Does it sound phony or cynical to use the words "purity" and "integrity"? If there is something I miss the most today, it's that. I don't know whether audiences get only what they want or deserve. Maybe there simply aren't that many individual visions by artists left. It's all about product placement, fashion magazine covers and such crass commercialism, that even a gut-wrenching riff and a perfectly mesmerizing song pales next to Cover Girl's relentless Lip Gloss marketing with rock stars like Katy Perry. In America, it all ends up in marketing anything creative to death. Killed by commerce.

I was lucky, I've seen most of the 60s and 70s icons: The Beatles, the Kinks, Chuck Berry, Led Zeppelin, The Bee Gees, the Who, Pink Floyd, The Beach Boys, Frank Zappa, Bob Marley, even T.Rex; and attended legendary concerts like the Stones in London's Hyde Park, Bob Dylan on the Isle of White, and so on.

There are very good new musical talents emerging every year and I don't doubt that the 20- to 40-year-old crowd is as crazy about music as I was when I entered the famed "Star-Club" in my hometown of Hamburg where I saw a not yet mega-famous Jimi Hendrix play for two nights in 1967. But they will never experience the excitement and joy of discovering a sound you have absolutely never ever heard before. This feeling of luck and pure bliss has never totally left me.

"OK, we got it. What's the point?" youngsters may say. "Times have changed, you are old people, have-beens and have-seen-it-alls. It's us now; we're deciding how the music is played and who to follow."

It's a generational thing, I know. I do believe there's mutual envy of the most natural kind. They wish that they could for once have a slice of inexpensive ecstasy (and hear Jimi play), and we wish we could still be 24 once in a great while. In my case only to be really really glad not to have to show up at COACHELLA and be exhausted to death.
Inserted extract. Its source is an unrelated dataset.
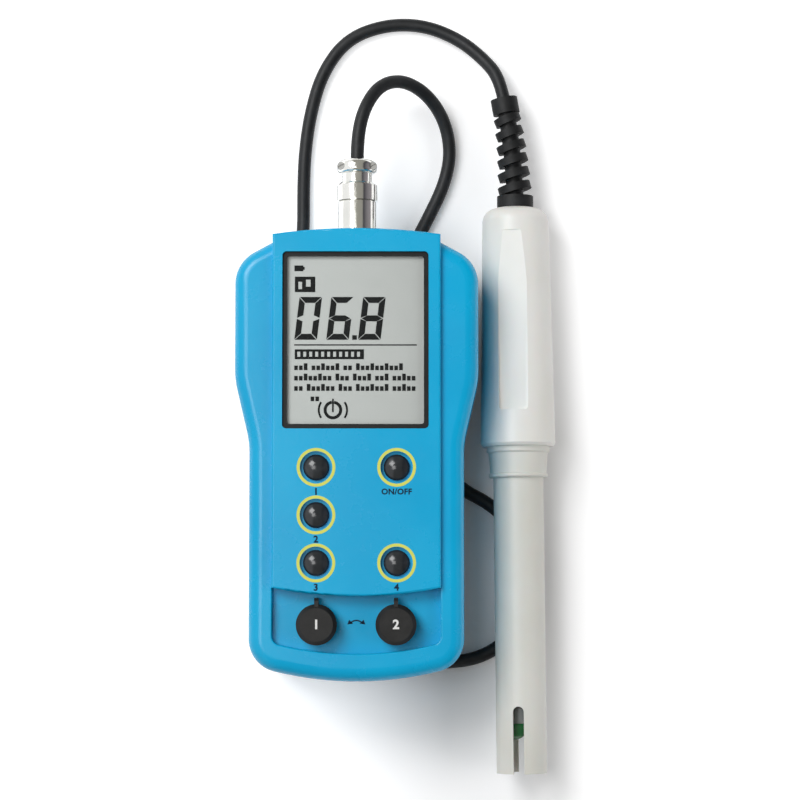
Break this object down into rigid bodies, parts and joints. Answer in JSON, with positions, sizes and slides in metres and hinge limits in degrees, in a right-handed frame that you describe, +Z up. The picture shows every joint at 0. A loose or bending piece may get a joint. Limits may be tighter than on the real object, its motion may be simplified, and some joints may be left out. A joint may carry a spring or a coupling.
{
  "type": "portable multiparameter meter with probe",
  "caption": "Handheld water-testing meter with display, push buttons and knobs, joined by a coiled lead to a combined glass electrode probe.",
  "frame": {"origin": "on the surface it lies on, under the middle of the box round the meter and the probe", "axes": "+Z up out of the meter's face, +Y towards the meter's socket end, +X towards the probe"},
  "size_m": [0.1088, 0.2617, 0.0467],
  "materials": {
    "housing": "moulded ABS, fine satin gloss, light blue",
    "rear_case": "moulded ABS, fine texture, light blue",
    "gasket": "soft black sealing cord",
    "screw_steel": "zinc-plated steel",
    "battery_case": "painted steel can, bare of print",
    "black_plastic": "black moulded plastic",
    "window": "clear polished window",
    "lcd": "grey-green display glass",
    "carrier": "white moulded carrier",
    "board": "green solder mask",
    "button": "polished dark grey plastic",
    "knob": "black moulded plastic, grooved grip",
    "nickel": "bright nickel plate",
    "lead": "black flexible sheath, satin",
    "relief": "black moulded rubber",
    "probe_body": "off-white polypropylene, satin",
    "probe_guard": "pale grey-white polypropylene, satin",
    "holder": "dark sealing compound",
    "electrode_glass": "clear electrode glass",
    "bulb_glass": "green sensing glass",
    "sensor_steel": "stainless steel"
  },
  "bodies": {
    "meter": {"front_housing": "housing", "rear_housing": "rear_case", "housing_gasket": "gasket", "housing_screws": "screw_steel", "battery": "battery_case", "battery_snap": "black_plastic", "display_bezel": "black_plastic", "display_window": "window", "lcd_glass": "lcd", "lcd_carrier": "carrier", "contact_strips": "black_plastic", "main_board": "board", "board_chips": "black_plastic", "board_screws": "screw_steel", "key_switches": "black_plastic", "pot_bodies": "black_plastic", "probe_socket": "nickel", "socket_insert": "black_plastic", "plug_body": "nickel", "plug_insert": "black_plastic", "cable_clamp": "nickel", "clamp_screws": "screw_steel", "probe_handle": "probe_body", "probe_collar": "probe_guard", "probe_tube": "probe_guard", "electrode_holder": "holder", "glass_stem": "electrode_glass", "glass_bulb": "bulb_glass", "sensor_pin": "sensor_steel", "strain_relief": "relief", "lead_plug_end": "lead", "lead_coil": "lead", "lead_probe_end": "lead"},
    "button_upper_left": {"button_upper_left": "button"},
    "button_middle_left": {"button_middle_left": "button"},
    "button_lower_left": {"button_lower_left": "button"},
    "button_upper_right": {"button_upper_right": "button"},
    "button_lower_right": {"button_lower_right": "button"},
    "left_knob_body": {"left_knob": "knob", "left_knob_shaft": "screw_steel"},
    "right_knob_body": {"right_knob": "knob", "right_knob_shaft": "screw_steel"},
    "coupling_ring_body": {"plug_coupling_ring": "nickel"},
    "battery_door_body": {"battery_door": "rear_case"}
  },
  "joints": [
    {"name": "button_upper_left_press", "type": "slide", "parent": "meter", "child": "button_upper_left", "axis": [0, 0, -1], "range_m": [0, 0.0008], "stiffness_N_per_m": 600, "springref_m": -0.0008},
    {"name": "button_middle_left_press", "type": "slide", "parent": "meter", "child": "button_middle_left", "axis": [0, 0, -1], "range_m": [0, 0.0008], "stiffness_N_per_m": 600, "springref_m": -0.0008},
    {"name": "button_lower_left_press", "type": "slide", "parent": "meter", "child": "button_lower_left", "axis": [0, 0, -1], "range_m": [0, 0.0008], "stiffness_N_per_m": 600, "springref_m": -0.0008},
    {"name": "button_upper_right_press", "type": "slide", "parent": "meter", "child": "button_upper_right", "axis": [0, 0, -1], "range_m": [0, 0.0008], "stiffness_N_per_m": 600, "springref_m": -0.0008},
    {"name": "button_lower_right_press", "type": "slide", "parent": "meter", "child": "button_lower_right", "axis": [0, 0, -1], "range_m": [0, 0.0008], "stiffness_N_per_m": 600, "springref_m": -0.0008},
    {"name": "left_knob_turn", "type": "hinge", "parent": "meter", "child": "left_knob_body", "pos_m": [-0.02657, -0.0654, 0.0424], "axis": [0, 0, 1], "range_deg": [-140, 140]},
    {"name": "right_knob_turn", "type": "hinge", "parent": "meter", "child": "right_knob_body", "pos_m": [-0.00037, -0.0654, 0.0424], "axis": [0, 0, 1], "range_deg": [-140, 140]},
    {"name": "coupling_ring_turn", "type": "hinge", "parent": "meter", "child": "coupling_ring_body", "pos_m": [-0.01347, 0.071, 0.0294], "axis": [0, 1, 0], "range_deg": [0, 360]},
    {"name": "battery_door_slide", "type": "slide", "parent": "meter", "child": "battery_door_body", "axis": [0, -1, 0], "range_m": [0, 0.008]}
  ]
}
Admittedly, it was all pretty male-centric back then; the few famous female icons I truly missed out on were Janis Joplin and Joni Mitchell.

So for me, the really exciting change in music of the last decades is that female artists finally pushed their way by sheer talent, strength and cleverness into the limelight and blew the boy's club to pieces. I don't think they'll ever play second banana again. And just for that fact -- I'm delighted and cheer the new world of rock. Hold on to your mike, find your real voice -- and leave the lip gloss at home, Girls!